■ Extracted entries ■
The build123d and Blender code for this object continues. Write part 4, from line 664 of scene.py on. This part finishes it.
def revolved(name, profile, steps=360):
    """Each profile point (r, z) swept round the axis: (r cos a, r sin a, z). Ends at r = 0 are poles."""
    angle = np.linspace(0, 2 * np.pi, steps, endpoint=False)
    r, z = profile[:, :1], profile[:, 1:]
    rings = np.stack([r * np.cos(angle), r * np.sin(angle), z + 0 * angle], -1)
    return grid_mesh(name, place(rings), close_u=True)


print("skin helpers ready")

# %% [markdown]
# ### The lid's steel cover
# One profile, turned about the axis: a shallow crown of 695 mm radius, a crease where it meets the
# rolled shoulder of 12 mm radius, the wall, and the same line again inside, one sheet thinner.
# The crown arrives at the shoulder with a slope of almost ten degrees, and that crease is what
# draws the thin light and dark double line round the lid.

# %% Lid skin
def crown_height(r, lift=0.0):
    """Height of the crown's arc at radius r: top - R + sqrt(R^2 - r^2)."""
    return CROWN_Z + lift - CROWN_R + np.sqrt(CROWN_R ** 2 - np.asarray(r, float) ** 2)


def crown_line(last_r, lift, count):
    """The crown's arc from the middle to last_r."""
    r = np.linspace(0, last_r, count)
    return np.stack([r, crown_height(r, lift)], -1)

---

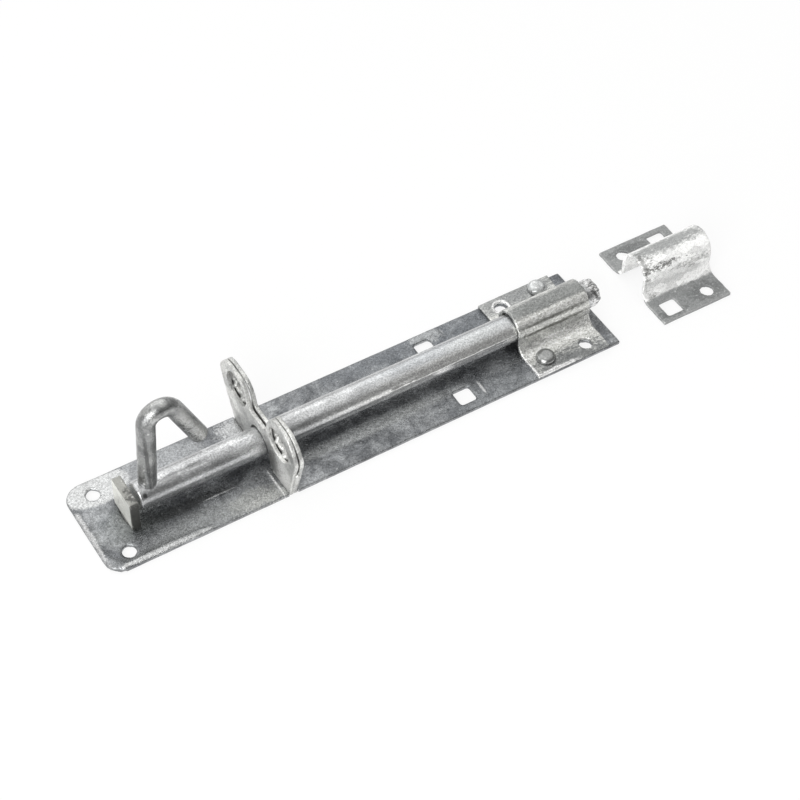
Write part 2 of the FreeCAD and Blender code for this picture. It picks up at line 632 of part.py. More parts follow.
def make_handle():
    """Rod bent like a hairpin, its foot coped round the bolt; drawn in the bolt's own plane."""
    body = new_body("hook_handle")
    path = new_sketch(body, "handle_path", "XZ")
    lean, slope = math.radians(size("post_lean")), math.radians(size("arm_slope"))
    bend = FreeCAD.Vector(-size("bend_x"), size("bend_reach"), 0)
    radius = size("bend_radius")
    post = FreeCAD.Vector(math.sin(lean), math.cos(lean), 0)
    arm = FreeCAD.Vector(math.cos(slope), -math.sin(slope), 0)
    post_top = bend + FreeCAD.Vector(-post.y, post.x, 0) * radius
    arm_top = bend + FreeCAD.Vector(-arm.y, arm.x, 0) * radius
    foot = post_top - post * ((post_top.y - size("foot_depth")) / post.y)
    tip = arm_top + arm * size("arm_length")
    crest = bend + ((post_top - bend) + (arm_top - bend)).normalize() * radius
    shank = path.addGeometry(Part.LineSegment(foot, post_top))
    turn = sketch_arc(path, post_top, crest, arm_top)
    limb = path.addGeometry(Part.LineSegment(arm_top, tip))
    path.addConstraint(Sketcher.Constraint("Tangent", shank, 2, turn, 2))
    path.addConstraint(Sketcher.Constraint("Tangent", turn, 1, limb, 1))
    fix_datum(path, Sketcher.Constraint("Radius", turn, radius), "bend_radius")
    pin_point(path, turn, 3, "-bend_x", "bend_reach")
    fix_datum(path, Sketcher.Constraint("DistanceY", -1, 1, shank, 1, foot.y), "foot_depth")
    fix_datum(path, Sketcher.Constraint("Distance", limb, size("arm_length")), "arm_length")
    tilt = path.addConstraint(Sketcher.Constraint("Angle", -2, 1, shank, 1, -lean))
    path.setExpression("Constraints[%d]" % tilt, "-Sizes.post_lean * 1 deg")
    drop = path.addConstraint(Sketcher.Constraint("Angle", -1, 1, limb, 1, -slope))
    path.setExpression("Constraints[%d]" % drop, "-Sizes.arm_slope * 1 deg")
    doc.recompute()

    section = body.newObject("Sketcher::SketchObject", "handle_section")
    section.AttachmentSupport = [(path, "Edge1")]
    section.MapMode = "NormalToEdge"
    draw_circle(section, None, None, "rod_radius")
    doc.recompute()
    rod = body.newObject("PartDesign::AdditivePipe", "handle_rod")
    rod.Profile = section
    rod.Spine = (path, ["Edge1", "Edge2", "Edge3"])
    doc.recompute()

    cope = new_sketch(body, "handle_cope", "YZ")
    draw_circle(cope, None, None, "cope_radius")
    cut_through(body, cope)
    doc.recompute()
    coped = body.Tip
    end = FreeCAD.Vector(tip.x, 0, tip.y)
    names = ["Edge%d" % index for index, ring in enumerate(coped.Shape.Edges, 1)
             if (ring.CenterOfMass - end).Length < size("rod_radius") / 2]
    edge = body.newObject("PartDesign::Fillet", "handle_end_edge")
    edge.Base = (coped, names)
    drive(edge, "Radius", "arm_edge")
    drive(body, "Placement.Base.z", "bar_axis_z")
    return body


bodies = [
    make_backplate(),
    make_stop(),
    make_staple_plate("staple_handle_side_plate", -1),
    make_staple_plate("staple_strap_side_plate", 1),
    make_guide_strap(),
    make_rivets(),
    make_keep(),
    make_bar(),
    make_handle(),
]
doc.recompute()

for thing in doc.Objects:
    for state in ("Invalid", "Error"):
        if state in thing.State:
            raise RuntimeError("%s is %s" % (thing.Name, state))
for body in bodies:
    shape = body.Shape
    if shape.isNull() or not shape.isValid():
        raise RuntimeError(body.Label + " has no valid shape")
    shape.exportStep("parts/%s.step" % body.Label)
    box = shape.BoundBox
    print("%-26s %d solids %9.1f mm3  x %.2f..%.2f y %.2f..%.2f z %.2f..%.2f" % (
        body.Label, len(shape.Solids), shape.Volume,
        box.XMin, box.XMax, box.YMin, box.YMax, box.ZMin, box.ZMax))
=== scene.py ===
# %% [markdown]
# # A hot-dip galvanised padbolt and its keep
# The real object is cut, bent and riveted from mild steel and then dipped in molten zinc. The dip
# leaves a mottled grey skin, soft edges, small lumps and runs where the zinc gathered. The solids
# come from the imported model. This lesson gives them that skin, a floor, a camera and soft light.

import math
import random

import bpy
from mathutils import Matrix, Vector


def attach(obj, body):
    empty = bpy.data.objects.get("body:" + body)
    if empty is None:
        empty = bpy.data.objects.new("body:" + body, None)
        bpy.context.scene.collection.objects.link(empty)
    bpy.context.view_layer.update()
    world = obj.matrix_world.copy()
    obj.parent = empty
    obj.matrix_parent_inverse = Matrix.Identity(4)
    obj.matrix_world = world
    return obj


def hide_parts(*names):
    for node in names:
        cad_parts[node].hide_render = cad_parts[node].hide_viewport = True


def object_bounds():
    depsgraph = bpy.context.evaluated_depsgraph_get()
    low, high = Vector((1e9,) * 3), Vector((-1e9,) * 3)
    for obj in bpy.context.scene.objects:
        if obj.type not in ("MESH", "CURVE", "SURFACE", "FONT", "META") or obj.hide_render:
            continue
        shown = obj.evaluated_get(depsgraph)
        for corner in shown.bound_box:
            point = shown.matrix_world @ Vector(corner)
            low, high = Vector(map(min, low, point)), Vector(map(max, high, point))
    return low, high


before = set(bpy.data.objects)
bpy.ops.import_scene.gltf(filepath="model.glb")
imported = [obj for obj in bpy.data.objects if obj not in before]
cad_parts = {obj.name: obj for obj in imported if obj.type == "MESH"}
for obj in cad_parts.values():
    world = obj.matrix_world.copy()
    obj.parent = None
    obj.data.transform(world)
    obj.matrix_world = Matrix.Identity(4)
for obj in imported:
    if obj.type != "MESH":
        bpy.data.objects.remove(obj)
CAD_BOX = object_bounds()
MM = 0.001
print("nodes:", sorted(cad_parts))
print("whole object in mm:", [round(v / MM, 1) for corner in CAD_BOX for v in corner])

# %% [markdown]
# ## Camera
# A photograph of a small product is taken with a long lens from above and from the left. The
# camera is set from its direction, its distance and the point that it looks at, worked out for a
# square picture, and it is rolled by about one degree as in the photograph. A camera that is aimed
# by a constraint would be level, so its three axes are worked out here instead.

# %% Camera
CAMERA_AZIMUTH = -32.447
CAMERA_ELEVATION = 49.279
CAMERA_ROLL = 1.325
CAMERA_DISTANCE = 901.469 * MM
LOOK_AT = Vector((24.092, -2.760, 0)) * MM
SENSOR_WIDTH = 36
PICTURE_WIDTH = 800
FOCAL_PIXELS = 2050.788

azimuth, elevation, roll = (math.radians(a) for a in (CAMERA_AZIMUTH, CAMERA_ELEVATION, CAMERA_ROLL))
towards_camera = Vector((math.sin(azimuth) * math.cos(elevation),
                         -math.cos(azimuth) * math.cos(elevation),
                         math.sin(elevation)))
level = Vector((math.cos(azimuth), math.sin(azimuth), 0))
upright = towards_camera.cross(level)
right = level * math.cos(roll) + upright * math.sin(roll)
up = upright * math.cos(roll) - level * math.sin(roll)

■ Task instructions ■
Exactly the lines from the line that has "for thing in" through the line that has "bpy.context.scene.collection.objects.link(empty)" are to be repeated, both included, with nothing added.

■ Final result ■
for thing in doc.Objects:
    for state in ("Invalid", "Error"):
        if state in thing.State:
            raise RuntimeError("%s is %s" % (thing.Name, state))
for body in bodies:
    shape = body.Shape
    if shape.isNull() or not shape.isValid():
        raise RuntimeError(body.Label + " has no valid shape")
    shape.exportStep("parts/%s.step" % body.Label)
    box = shape.BoundBox
    print("%-26s %d solids %9.1f mm3  x %.2f..%.2f y %.2f..%.2f z %.2f..%.2f" % (
        body.Label, len(shape.Solids), shape.Volume,
        box.XMin, box.XMax, box.YMin, box.YMax, box.ZMin, box.ZMax))
=== scene.py ===
# %% [markdown]
# # A hot-dip galvanised padbolt and its keep
# The real object is cut, bent and riveted from mild steel and then dipped in molten zinc. The dip
# leaves a mottled grey skin, soft edges, small lumps and runs where the zinc gathered. The solids
# come from the imported model. This lesson gives them that skin, a floor, a camera and soft light.

import math
import random

import bpy
from mathutils import Matrix, Vector


def attach(obj, body):
    empty = bpy.data.objects.get("body:" + body)
    if empty is None:
        empty = bpy.data.objects.new("body:" + body, None)
        bpy.context.scene.collection.objects.link(empty)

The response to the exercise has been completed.